An investigation by The Times in the U.K. found that companies, university and nonprofits had their ads appear on hate websites and YouTube videos created by supporters of terror groups such as the Islamic State. The ads on popular videos likely generated significant income for extremists, according to the newspaper.
For example, an ad on YouTube for the new Mercedes E-Class ran next to an ISIL video praising jihad that has been viewed more than 115,000 times, according to the Times. Luxury holiday company Sandals Resorts had an ad run next to a video for al-Shabaab, the East African jihadist group affiliated with al- Qaeda, the investigation found. After The Times informed Google, the company removed some of the videos.

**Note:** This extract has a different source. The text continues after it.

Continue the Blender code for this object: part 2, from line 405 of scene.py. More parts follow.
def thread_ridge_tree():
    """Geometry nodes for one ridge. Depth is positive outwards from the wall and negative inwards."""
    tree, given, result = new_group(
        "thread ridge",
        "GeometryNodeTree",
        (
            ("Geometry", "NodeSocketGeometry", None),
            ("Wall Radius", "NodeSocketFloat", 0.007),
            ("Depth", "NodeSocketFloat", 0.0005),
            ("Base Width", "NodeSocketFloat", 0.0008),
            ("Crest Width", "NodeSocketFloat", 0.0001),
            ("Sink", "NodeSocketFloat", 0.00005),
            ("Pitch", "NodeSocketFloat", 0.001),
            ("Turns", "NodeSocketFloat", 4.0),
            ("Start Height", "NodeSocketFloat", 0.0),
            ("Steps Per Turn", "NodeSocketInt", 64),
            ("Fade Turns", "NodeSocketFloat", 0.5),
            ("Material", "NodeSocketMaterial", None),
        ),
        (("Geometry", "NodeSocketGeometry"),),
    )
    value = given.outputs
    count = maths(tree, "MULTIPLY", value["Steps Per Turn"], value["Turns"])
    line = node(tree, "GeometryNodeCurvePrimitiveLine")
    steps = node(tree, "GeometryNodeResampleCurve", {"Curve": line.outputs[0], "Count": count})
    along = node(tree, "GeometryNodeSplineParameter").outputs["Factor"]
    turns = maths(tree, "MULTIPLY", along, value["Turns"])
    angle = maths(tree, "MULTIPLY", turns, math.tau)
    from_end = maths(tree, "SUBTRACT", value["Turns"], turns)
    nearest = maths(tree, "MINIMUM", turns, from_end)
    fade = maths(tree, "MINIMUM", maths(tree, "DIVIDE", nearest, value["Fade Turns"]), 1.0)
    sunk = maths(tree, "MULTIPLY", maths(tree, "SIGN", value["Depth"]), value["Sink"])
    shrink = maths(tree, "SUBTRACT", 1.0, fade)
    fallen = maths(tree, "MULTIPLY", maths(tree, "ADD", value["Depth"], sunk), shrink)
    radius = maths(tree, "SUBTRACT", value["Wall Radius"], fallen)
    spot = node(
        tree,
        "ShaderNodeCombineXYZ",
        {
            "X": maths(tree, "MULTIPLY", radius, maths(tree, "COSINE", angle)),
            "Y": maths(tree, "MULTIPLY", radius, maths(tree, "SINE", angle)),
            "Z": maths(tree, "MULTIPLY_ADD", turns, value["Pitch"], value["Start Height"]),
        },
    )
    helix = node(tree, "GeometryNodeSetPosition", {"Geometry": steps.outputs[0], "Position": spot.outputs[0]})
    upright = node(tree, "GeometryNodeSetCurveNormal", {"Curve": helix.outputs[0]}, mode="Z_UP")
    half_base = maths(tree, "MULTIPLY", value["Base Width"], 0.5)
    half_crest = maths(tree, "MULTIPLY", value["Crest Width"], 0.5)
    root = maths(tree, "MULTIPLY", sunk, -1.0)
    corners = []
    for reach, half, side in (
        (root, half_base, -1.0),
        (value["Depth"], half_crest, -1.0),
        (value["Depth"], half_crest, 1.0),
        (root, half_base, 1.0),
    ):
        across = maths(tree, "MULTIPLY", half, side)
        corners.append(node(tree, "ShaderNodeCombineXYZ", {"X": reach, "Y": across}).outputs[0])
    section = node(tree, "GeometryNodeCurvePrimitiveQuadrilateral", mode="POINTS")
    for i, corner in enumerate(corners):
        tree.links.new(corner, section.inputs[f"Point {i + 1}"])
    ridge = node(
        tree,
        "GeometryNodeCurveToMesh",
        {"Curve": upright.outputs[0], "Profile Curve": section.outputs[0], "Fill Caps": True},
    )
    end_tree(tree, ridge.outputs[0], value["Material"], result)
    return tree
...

Companies that have pulled their ads from Google over the controversy include Volkswagen and L’Oreal SA.
Advertisers who announced they had pulled their business on Wednesday said they were working with Google to resolve the situation.
GSK, the world’s sixth-largest pharmaceutical company, said the placement of its brand next to extremist content “is completely unacceptable to us.”
But, GSK said it was encouraged by the steps Google has taken in recent days, and said it would continue to work with Google “to make further progress in developing adequate safeguards to ensure that advertisers are not placed in this position.”
Wieser says Google must adopt a zero tolerance policy for putting brands in “unsafe environments when they place ads.”
With the changes announced late Monday, advertisers on YouTube and on Google’s ad system that places ads across the web will be able to exclude websites and videos that are “potentially objectionable,” will have greater latitude to decide where they want their ads to appear and will have more “visibility” on where their ads are running.
“We know advertisers don’t want their ads next to content that doesn’t align with their values,” Philipp Schindler, Google’s chief business officer, wrote in a blog post about the changes. “So starting today, we’re taking a tougher stance on hateful, offensive and derogatory content.”
Why is this such a significant issue? “Brand safety” has emerged as possibly the biggest issue facing the advertising industry, Wieser says. For large marketers, even one ad placed next to extremist content can cause harm to a brand, he said.
Google reviews content flagged by users. Four hundred hours of video is uploaded every minute to YouTube, Google says, making it tough to police. Some 98% of content flagged on YouTube is reviewed within 24 hours, Google says.